Sementara itu, Kabupaten Garut Selatan memiliki 1 kecamatan dengan pusat pemerintahan di Kecamatan Mekarmukti. Sedangkan di Kabupaten Bogor Barat memiliki 14 kecamatan dengan pusatnya di Kecamatan Cigudeng.
“Tahap selanjutnya, kami akan menyampaikan usulan tersebut kepada pemerintah di tiga lokasi daerah induk atau calon daerah persiapan. Jika memenuhi persyaratan, pemerintah akan membentuk tim independen yang bertugas mengkaji terhadap persyaratan yang perlu dipenuhi untuk membentuk wilayah baru,” paparnya.
Kajian ini meliputi tujuh parameter, yaitu geografi, demografi, keamanan, sosial politik, adat dan tradisi, potensi ekonomi, keuangan daerah, dan kemampuan penyelenggaraan pemerintahan. Kamil berharap, pembentukan daerah persiapan ini bisa terwujud secepatnya sehingga efektivitas penyelenggaraan pemerintahan akan terwujud.
“Kami berharap dengan ini (pemekaran) terjadi percepatan dalam peningkatan kesejahteraan masyarakat, kualitas pelayanan publik meningkat. Selain itu, pelayanan semakin cepat dan dekat dengan masyarakat dan kualitas tata kelola pemerintahan secara umum juga meningkat,” tutur Kamil.
Guru Besar Hukum Tata Negara Universitas Padjadjaran Susi Dwi Harijanti menilai, Jabar layak memekarkan wilayahnya. Pasalnya, provinsi ini memiliki pemerintahan daerah yang lebih sedikit, yakni 27 kabupaten/kota jika dibandingkan Jawa Tengah (35 daerah) dan Jawa Timur (38 daerah).
Padahal, Jabar adalah provinsi dengan luas wilayah lebih dari 35.000 km persegi dengan jumlah penduduk menyentuh angka 50 juta jiwa. Karena itu, Susi menuturkan, pemekaran wilayah bisa menjadi solusi untuk mendekatkan pelayanan publik kepada masyarakat, seperti akses pendidikan dan kesehatan.
Kami berharap dengan ini (pemekaran) terjadi percepatan dalam peningkatan kesejahteraan masyarakat, kualitas pelayanan publik meningkat. Selain itu, pelayanan semakin cepat dan dekat dengan masyarakat dan kualitas tata kelola pemerintahan secara umum juga meningkat
“Sebagai negara modern, Indonesia memang harus melayani masyarakat. Hal itu bisa dilakukan dengan mendapatkan satuan pemerintahan yang dekat yang rakyat,” ujarnya.

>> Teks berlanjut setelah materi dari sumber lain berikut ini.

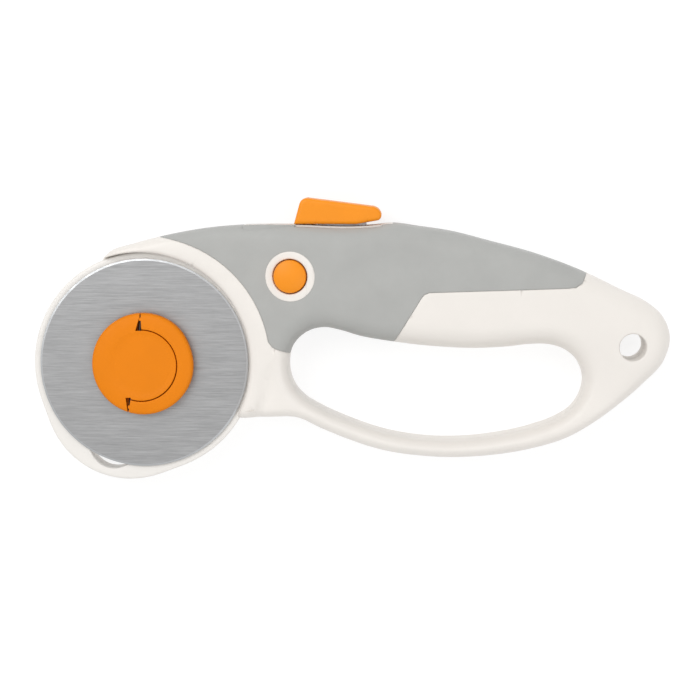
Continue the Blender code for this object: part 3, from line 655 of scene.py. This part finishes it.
# Wedge-shaped gaps at the bail's two ends, wide at the disc and closing towards the rim
NOTCH_UPPER = [(-2.0, 9.6), (-0.2, 9.6), (-0.42, 13.6), (-0.5, 15.5), (-0.74, 15.5), (-0.78, 13.6)]
NOTCH_LOWER = [(-4.95, -9.6), (-3.4, -9.6), (-4.05, -13.4), (-4.3, -15.5), (-4.54, -15.5), (-4.5, -13.4)]


def knob_radius(points):
    """The knob's outline is round with a slight flat towards the upper right."""
    turn = np.degrees(np.arctan2(points[:, 1], points[:, 0]))
    return KNOB_R - 0.3 * bump(turn, 18, 24)


def knob_outline():
    ring = circle((0, 0), KNOB_R, 0.5)
    return ring * (knob_radius(ring) / KNOB_R)[:, None]


def crowned(points):
    """Top of the knob and of the bail: a flat disc, a soft step, and a ring that falls to the rim."""
    radius = np.hypot(*points.T)
    step = 0.22 * (1 - blend(radius, 8.5, 9.6))
    return KNOB_Z[1] - 0.12 - step - 0.35 * blend(radius, 11.2, KNOB_R)


def make_knob():
    edge = knob_outline()
    disc = circle(DISC_AT, DISC_R + GROOVE - 0.3, 0.5)
    bail_side = dense([NOTCH_UPPER[4], NOTCH_UPPER[1], NOTCH_LOWER[1], NOTCH_LOWER[4], (24, -16),
                       (24, 16)], 0.4)
    upper, lower = dense(NOTCH_UPPER, 0.3), dense(NOTCH_LOWER, 0.3)

    def below_bail(points):
        return inside(points, bail_side) & ~inside(points, disc)

    def notch(points):
        return inside(points, upper) | inside(points, lower)

    def face(points):
        drop = rounding(distance(points, edge), *KNOB_ROUND)
        by_bail = inside(points, bail_side) | (past_hinge(points) > 1.2)
        gap = np.where(by_bail, distance(points, disc), DISC_ROUND[0])
        return crowned(points) - drop - rounding(gap, *DISC_ROUND)

    def under(points):
        return KNOB_Z[0] + rounding(distance(points, edge), 0.5, 0.5)

    pocket = hexagon(4.95, 1.0)
    rims = [(edge, KNOB_ROUND[0]), (disc, DISC_ROUND[0]), (bail_side, 0),
            (upper, 0), (lower, 0), (pocket, 0)]
    top = [(None, face), (below_bail, level(BAIL_Z[0] - GAP)), (notch, level(BAIL_Z[0] - GAP))]
    bottom = [(None, under), (pocket, level(19.1))]
    return terrain("orange_knob", rims, lambda p: inside(p, edge), top, bottom, 0.8)


def make_bail():
    edge = knob_outline()
    disc = circle(DISC_AT, DISC_R + GROOVE, 0.5)
    front = dense([NOTCH_UPPER[3], NOTCH_UPPER[2], NOTCH_UPPER[1], NOTCH_LOWER[1], NOTCH_LOWER[2],
                   NOTCH_LOWER[3], (-4.0, -20.0), (24, -16), (24, 16)], 0.4)
    ears = [dense([hinge_place(side * along, across) for along, across in EAR], 0.3) for side in (1, -1)]
    axis_z = (BAIL_Z[0] + BAIL_Z[1]) / 2

    def solid(points):
        half = inside(points, edge) & ~inside(points, disc) & inside(points, front)
        for line in ears:
            half |= inside(points, line)
        return half

    def half_ear(points):
        across = past_hinge(points)
        round_end = np.sqrt(np.maximum(EAR_R**2 - np.clip(np.abs(across), 0, EAR_R) ** 2, 0.0))
        return np.where(across > 0, EAR_R, round_end) - 0.001

    def only_ear(points):
        return ~inside(points, front)

    def face(points):
        drop = rounding(distance(points, edge), *KNOB_ROUND) + rounding(distance(points, disc), *DISC_ROUND)
        return crowned(points) - drop

    def under(points):
        return BAIL_Z[0] + rounding(distance(points, edge), 0.4, 0.4)

    def ear_top(points):
        return axis_z + half_ear(points)

    def ear_under(points):
        return axis_z - half_ear(points)

    rims = [(edge, KNOB_ROUND[0]), (disc, DISC_ROUND[0]), (front, 0)] + [(line, 0) for line in ears]
    return terrain("orange_bail", rims, solid, [(None, face), (only_ear, ear_top)],
                   [(None, under), (only_ear, ear_under)], 0.7)


# ---------------------------------------------------------------- slide, button and hardware

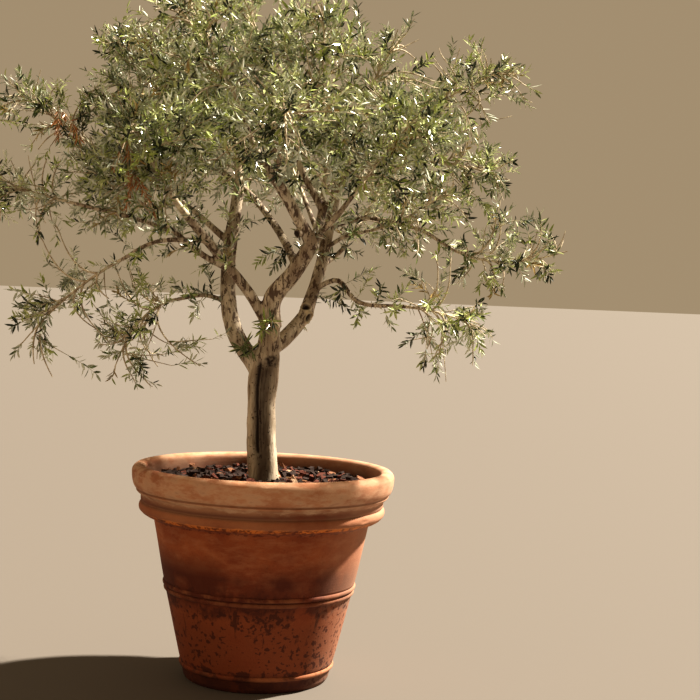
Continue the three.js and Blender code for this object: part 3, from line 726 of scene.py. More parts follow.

Susi menjelaskan, pelayanan publik ini masuk kedalam tiga hal, yakni kewajiban untuk menghormati, melindungi, dan memenuhi (obligationto respect,protect, and fulfil) kebutuhan masyarakat. Dia berharap upaya pemekaran wilayah yang dilakukan Pemprov Jabar kali ini diprioritaskan sebagai pemenuhan kewajiban tersebut, bukan semata-mata terkait kebutuhan politis.
“Pemekaran wilayah harus atas dasar justifikasi paling kuat, yaitu pelayanan publik. Hal tersebut merupakan hak asasi manusia. Otonomi ini diharapkan menjadi satuan pemerintahan yang mendekati rakyat dengan tujuan utama, yaitu memberikan pelayanan yang baik,” paparnya.